What is that essence?

“Zhu Rongji,” Richard McGregor tells us in his The Party: The Secret World of China’s Communist Rulers, “recalled that year being shocked when asked by George Bush Snr. how China’s ‘privatization’ programme was proceeding. Zhu protested that China was corporatizing its large state assets, which was just another way of ‘realizing state ownership’. Bush responded with a nudge and a wink, saying that no matter how Zhu described the process, ‘we know what is going on’.” For many people China’s reform process was viewed through this lens; the lens of that almighty word, privatisation, which in debates worldwide about what happened in the 1980s and 1990s tends to take prominence as the key feature of the era. But I’d like to agree with Zhu Rongji here and argue otherwise. We know that many of China’s state assets were sold off, and that this undoubtedly was vital to the development of a private sector. Nevertheless, privatisation was limited by its binary nature, in which an enterprise was either private or public. You cannot convert an economy from capitalism or socialism merely by privatisation; from where does privatisation come? How does it emerge, politically, as a possibility? Conservative leader Chen Yun’s ‘birdcage theory’, in which following some limited privatisation the socialist Chinese state could act as the protective cage around a living private sector, the bird, or the very idea of the Special Economic Zones of the 1980s, was the limit of the old-school developmentalists, a halfway house between Maoist socialism and letting in the flies Deng had spoken of, a utilitarian premise not much different from Lenin’s NEP or even Stalin’s Soviet Union inviting in foreign specialists to build Soviet industry in the 1930s. This was where ‘privatisation’ could go, all on its lonesome.
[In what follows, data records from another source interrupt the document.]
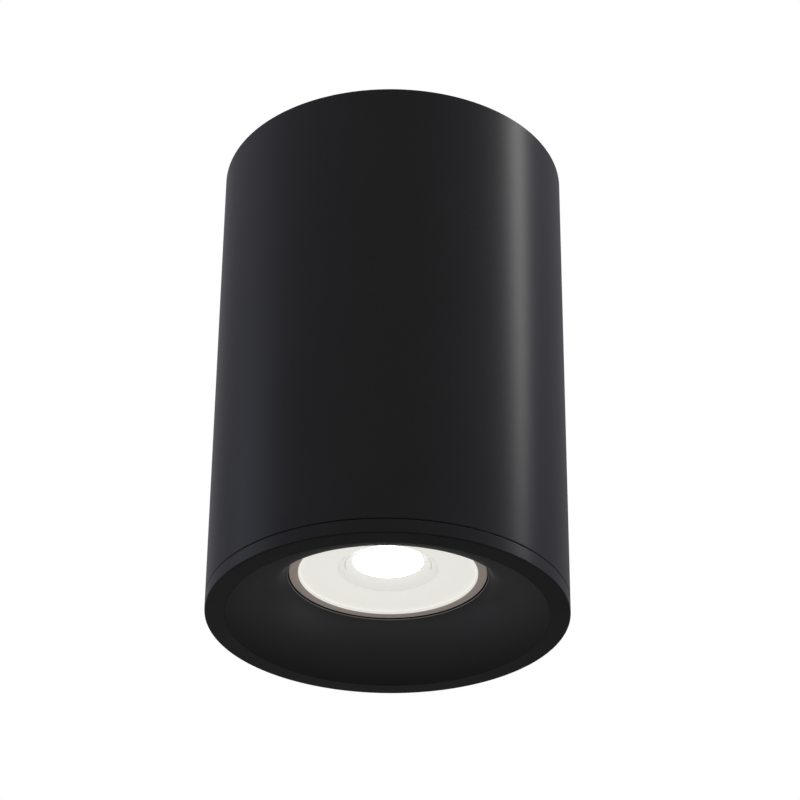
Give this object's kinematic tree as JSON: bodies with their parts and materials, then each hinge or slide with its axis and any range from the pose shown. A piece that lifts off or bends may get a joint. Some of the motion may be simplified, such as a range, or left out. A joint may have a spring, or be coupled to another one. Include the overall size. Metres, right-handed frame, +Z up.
{
  "type": "surface-mounted ceiling spotlight",
  "caption": "Black cylindrical surface-mounted ceiling spotlight with a screwed front ring, a deep horn baffle and a twist-lock reflector lamp.",
  "frame": {"origin": "centre of the ceiling plane, on the lamp's axis, between the two fixing slots", "axes": "+Z up into the ceiling, the light shines along -Z; the two side screws and the fixing slots lie along X; the terminal block is on the +Y side"},
  "size_m": [0.091, 0.091, 0.13],
  "materials": {
    "black_coat": "fine satin powder coat",
    "black_horn": "matt black coat",
    "zinc_steel": "zinc plated",
    "screw_steel": "zinc plated",
    "black_screw": "black oxide",
    "brass": "bright",
    "nickel_pin": "nickel plated",
    "spring_copper": "bright",
    "mill_aluminium": "as extruded",
    "ceramic": "unglazed steatite",
    "block_plastic": "natural polyamide",
    "grommet_rubber": "matt",
    "wire_brown": "smooth sheath",
    "wire_blue": "smooth sheath",
    "wire_earth": "green with yellow stripe",
    "bezel_grey": "satin warm grey",
    "lens_white": "milky satin",
    "lens_window": "lit milky window",
    "shell_grey": "satin grey coat",
    "board_white": "white solder mask",
    "chip_yellow": "phosphor",
    "board_green": "solder mask",
    "coil_yellow": "taped winding",
    "capacitor_black": "sleeved can",
    "base_white": "satin moulding"
  },
  "bodies": {
    "ceiling_base": {"mounting_plate": "zinc_steel", "cable_grommet": "grommet_rubber", "base_earth_screw": "screw_steel"},
    "housing_body": {"housing": "black_coat", "side_screws": "black_screw", "plate_posts": "mill_aluminium", "holder_plate": "zinc_steel", "plate_screws": "screw_steel", "holder_face": "ceramic", "lamp_holder": "ceramic", "holder_contacts": "spring_copper", "holder_cap": "ceramic", "holder_screws": "screw_steel", "terminal_block": "block_plastic", "terminal_clamps": "brass", "terminal_screws": "screw_steel", "block_screws": "screw_steel", "live_wire": "wire_brown", "neutral_wire": "wire_blue", "earth_wire": "wire_earth", "earth_lug": "spring_copper", "earth_screw": "screw_steel"},
    "baffle_body": {"baffle": "black_horn"},
    "ring_body": {"front_ring": "black_coat"},
    "lamp_body": {"lamp_bezel": "bezel_grey", "lamp_lens": "lens_white", "lens_window": "lens_window", "lamp_shell": "shell_grey", "led_board": "board_white", "led_chip": "chip_yellow", "driver_board": "board_green", "driver_coil": "coil_yellow", "driver_capacitor": "capacitor_black", "lamp_base": "base_white", "lamp_pins": "nickel_pin"}
  },
  "joints": [
    {"name": "housing_drop", "type": "slide", "parent": "ceiling_base", "child": "housing_body", "axis": [0, 0, -1], "range_m": [0, 0.04]},
    {"name": "baffle_travel", "type": "slide", "parent": "housing_body", "child": "baffle_body", "axis": [0, 0, -1], "range_m": [0, 0.008]},
    {"name": "ring_turn", "type": "hinge", "parent": "baffle_body", "child": "ring_body", "pos_m": [0, 0, -0.128], "axis": [0, 0, -1], "range_deg": [0, 1440]},
    {"name": "lamp_twist", "type": "hinge", "parent": "housing_body", "child": "lamp_body", "pos_m": [0, 0, -0.066], "axis": [0, 0, -1], "range_deg": [0, 25]}
  ],
  "couplings": [
    {"joint": "baffle_travel", "follows": "ring_turn", "m_per_rad": 0.000318}
  ]
}
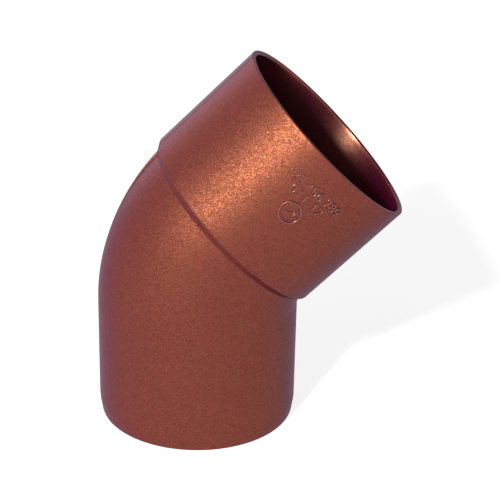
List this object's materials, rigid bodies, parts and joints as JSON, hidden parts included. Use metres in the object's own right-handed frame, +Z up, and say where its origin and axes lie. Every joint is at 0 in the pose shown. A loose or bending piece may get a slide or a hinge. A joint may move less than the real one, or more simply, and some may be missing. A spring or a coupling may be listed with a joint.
{
  "type": "downspout elbow",
  "caption": "One-piece moulded plastic elbow that turns a round downspout through half a right angle, with a plain spigot below and a wider socket above.",
  "frame": {"origin": "centre of the spigot's lower end, on the spigot's axis", "axes": "+Z up the spigot's axis; the bend turns towards +X; Y = 0 is the mirror plane"},
  "size_m": [0.1198, 0.0844, 0.1488],
  "materials": {
    "copper_plastic": "copper brown with fine metallic flake, satin"
  },
  "bodies": {
    "root": {"elbow": "copper_plastic"}
  },
  "joints": []
}
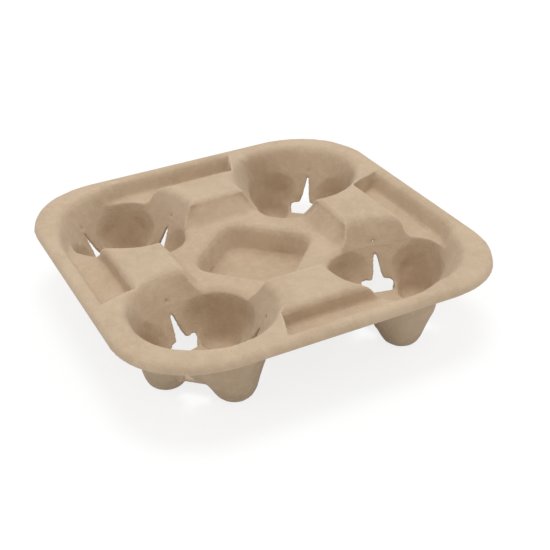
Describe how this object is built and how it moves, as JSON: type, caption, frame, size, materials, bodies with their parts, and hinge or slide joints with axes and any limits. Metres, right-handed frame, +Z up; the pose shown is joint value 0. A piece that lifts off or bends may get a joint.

Reform, the true reform process that created and carried on its own momentum, was embodied not by these timid ideas but by the work of Zhu Rongji: To quote McGregor again: “Zhu, in pithy Chinese fashion, boiled down the blueprint for state enterprise reform to a single phrase at the 1997 party congress–‘grasp the big, let go of the small’. The Party and the state would retain control of the large companies in what were deemed strategic sectors, such as energy, steel, transport, power, telecommunications and the like. In a formula that was rolled out for scores of state companies, a small number of their shares were listed overseas, while the government kept about 70 to 80 per cent of the equity in its own hands. Many foreigners often mistook these sales of minority stakes to be privatization. Smaller, loss-making enterprises in turn were to be sold off or left to be managed by local governments, much as the neo-cons had envisioned six years before.”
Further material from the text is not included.